The most recent lesson, which only came clear to me in the last year, is the most important. The compassion I felt for Timothy was good but it was mixed with suffering I was creating in myself. The misery and guilt was all about me, not empathy but self-indulgence. The compassion was what motivated me to recognize and work to overcome my ignorance.
I know that Buddhism is all about suffering and how to end suffering, and while I feel there is some truth in its “Four Noble Truths”, there is something more, and your story about Timothy illustrates this. Timothy died horribly. You didn’t know what to do and therefore you “suffered” with guilt because had you educated yourself more thoroughly before taking on the responsibility of raising this lamb you might have avoided his unnecessary pain and death.
If in fact there was nothing that could have been done about the problem, then that is the way things are and your guilt-suffering is purely self-administered self-indulgent mental anguish and has no use, so you should accept that that is the way of the world and you shouldn’t lose sleep over it. But if there was something that you could have done to avert this tragedy, then simple acceptance of what happened is insufficient. Animals can live in the moment and not obsess over past actions, but humans have a higher standard and a higher responsibility.

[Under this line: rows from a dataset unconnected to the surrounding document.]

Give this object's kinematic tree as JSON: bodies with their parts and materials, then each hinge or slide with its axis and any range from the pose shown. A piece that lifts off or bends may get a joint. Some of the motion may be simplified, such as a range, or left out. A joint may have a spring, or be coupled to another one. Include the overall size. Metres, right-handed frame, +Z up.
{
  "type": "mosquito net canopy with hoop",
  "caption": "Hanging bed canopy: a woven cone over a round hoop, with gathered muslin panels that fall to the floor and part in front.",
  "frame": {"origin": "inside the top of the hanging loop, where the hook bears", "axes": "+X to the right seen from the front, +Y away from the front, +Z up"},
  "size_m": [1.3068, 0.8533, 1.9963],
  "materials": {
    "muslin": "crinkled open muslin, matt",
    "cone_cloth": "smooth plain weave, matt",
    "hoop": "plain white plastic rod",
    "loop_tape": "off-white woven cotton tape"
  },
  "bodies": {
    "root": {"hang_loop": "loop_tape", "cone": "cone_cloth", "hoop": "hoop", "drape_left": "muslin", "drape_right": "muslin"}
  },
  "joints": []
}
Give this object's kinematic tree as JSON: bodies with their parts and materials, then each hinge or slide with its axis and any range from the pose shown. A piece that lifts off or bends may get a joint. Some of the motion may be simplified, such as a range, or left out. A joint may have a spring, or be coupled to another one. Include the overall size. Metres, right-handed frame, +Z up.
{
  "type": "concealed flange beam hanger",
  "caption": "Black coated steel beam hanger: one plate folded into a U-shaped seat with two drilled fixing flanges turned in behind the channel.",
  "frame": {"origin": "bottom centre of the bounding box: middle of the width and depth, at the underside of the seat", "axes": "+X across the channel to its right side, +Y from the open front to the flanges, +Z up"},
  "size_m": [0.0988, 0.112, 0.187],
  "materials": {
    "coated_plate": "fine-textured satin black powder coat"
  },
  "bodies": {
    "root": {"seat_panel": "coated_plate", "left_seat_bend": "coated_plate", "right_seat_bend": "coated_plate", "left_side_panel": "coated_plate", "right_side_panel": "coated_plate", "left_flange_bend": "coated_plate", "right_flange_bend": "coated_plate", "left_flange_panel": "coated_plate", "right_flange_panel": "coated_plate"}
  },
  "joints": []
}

Suffering does have a use. It was your guilt-suffering, not just your compassion that compelled you to learn more about how to properly tend to your animals. You didn’t want this to happen again which would have caused more mental anguish. Learning how to properly take care of your animals eased your mind – your guilt-suffering – because you now knew how to avoid the problem in the future. That ability to change what might happen is a uniquely human capability.
Suffering can have a purpose. It can impel you to correct the cause of your suffering by taking a different path. Then you can be at peace, at least until the next anxiety-causing circumstance happens.

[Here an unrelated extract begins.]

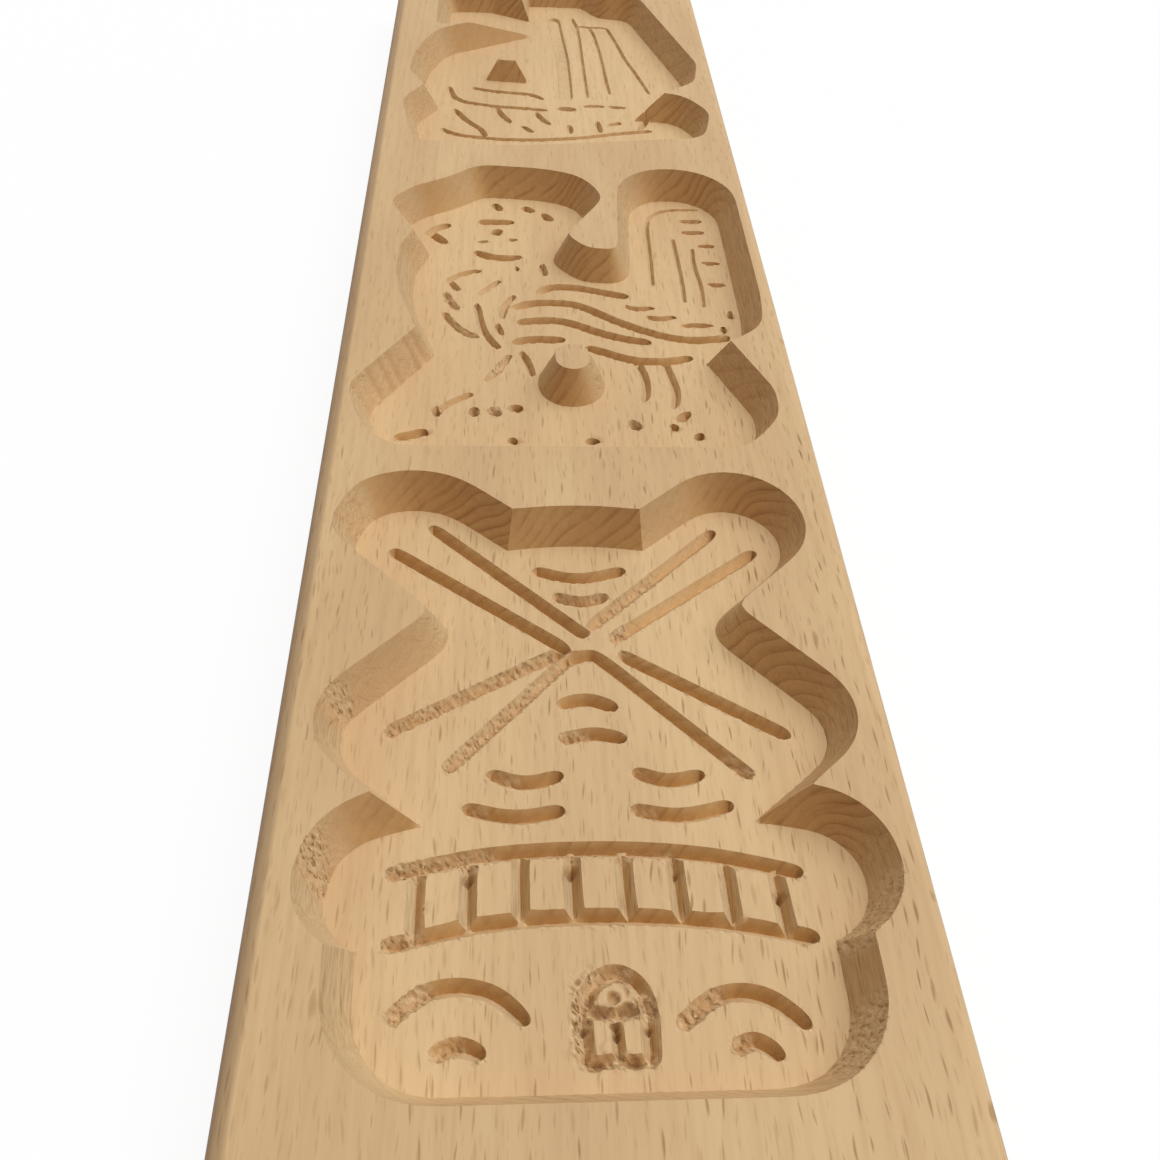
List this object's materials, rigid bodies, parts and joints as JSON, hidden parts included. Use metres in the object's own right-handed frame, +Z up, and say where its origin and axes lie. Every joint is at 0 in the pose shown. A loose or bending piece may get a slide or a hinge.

Good point, John. Guilt-suffering was and regret still is a motivator for me although I’m lucky enough never to have been much afflicted by guilt. A few people I’ve met who’ve practiced Buddhism very diligently for many years do act solely from compassion, but I’m not one of them. One of those teachers told us: “Maybe your friends will ask what you were doing here. You can just tell them you are learning to become more happy and more kind.” Buddhism is really no more, or less than, a training program for kindness.
Many years ago, probably around the time of my sheep farming episode, I ran across a thought experiment: “What if we live a succession of lives and in each one we should work to overcome a single great flaw?” Although reincarnation didn’t strike me as real, I liked the what-if and settled on selfishness as my target. I began trying to recognize when I acted that way. It was quite intellectual, but I did begin to notice more often the irritation or pain I absent mindedly caused others.
It’s hard to absorb Buddhist philosophy. I rejected it along with every other kind I explored in my teens and early twenties when the urge for a theory tends to strike. It appears to me now that although my conceptualizing mind does still have to satisfy itself that the philosophy makes sense, all that’s really important is the training program.
Everything we think and do has effects. As small children, we pretty much only notice the effects on our own life. Later, if we’re lucky, we start to notice how others are affected by what we do. We notice how by helping others to be happy, we are happy. If we’re lucky enough to get some control over our mind, we get better at knowing what really will promote happiness and more often act that way because we more often feel that way. The brain relaxes and the heart takes over so to say. Buddhism is actually selflessness.